REQUIRED TASK ::
Find the number of lines below in which the word "part" appears, and write that number only.

DATA SHOWN ::
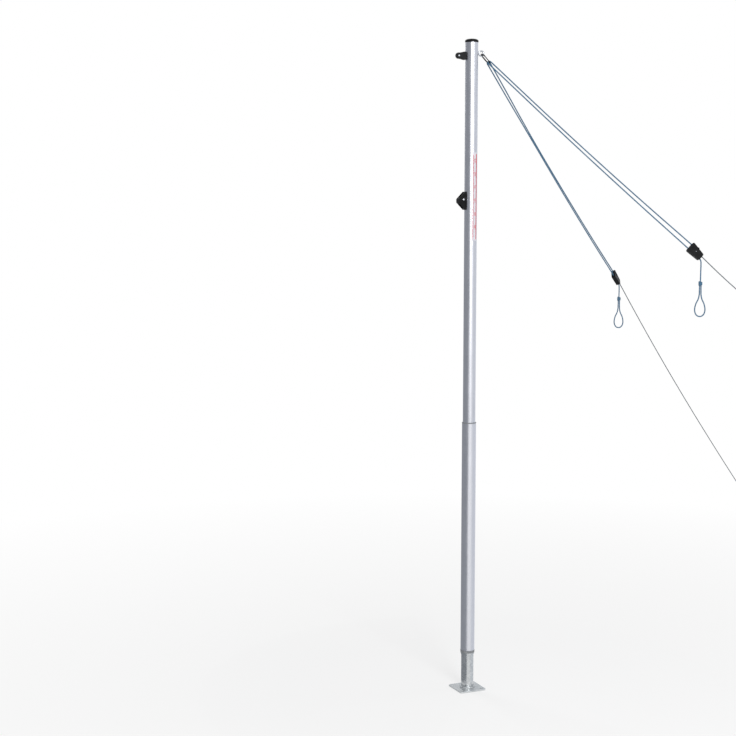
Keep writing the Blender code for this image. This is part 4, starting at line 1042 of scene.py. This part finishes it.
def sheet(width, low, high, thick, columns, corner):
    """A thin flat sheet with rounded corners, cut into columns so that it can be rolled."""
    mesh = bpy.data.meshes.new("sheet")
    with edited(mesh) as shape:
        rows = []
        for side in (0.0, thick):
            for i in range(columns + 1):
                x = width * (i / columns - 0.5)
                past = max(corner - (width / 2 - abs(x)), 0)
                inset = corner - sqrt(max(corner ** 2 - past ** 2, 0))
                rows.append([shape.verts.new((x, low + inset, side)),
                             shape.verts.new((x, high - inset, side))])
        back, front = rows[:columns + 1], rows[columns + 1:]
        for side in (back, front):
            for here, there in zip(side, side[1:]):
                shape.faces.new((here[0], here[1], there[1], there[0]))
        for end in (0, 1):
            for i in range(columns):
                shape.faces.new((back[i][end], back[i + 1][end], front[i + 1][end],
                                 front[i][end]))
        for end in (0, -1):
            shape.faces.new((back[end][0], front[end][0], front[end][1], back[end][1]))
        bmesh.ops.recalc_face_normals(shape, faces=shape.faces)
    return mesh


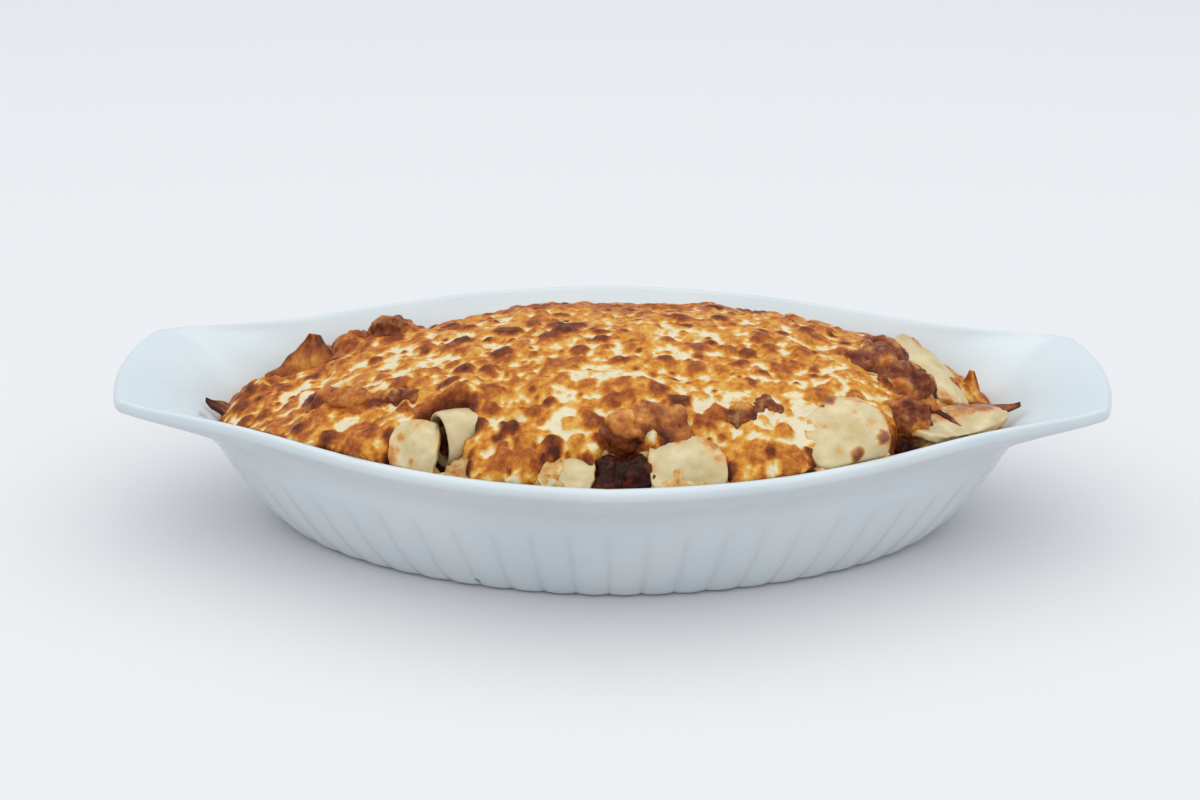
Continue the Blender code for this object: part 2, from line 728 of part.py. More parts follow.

PROBLEM SOLUTION ::
2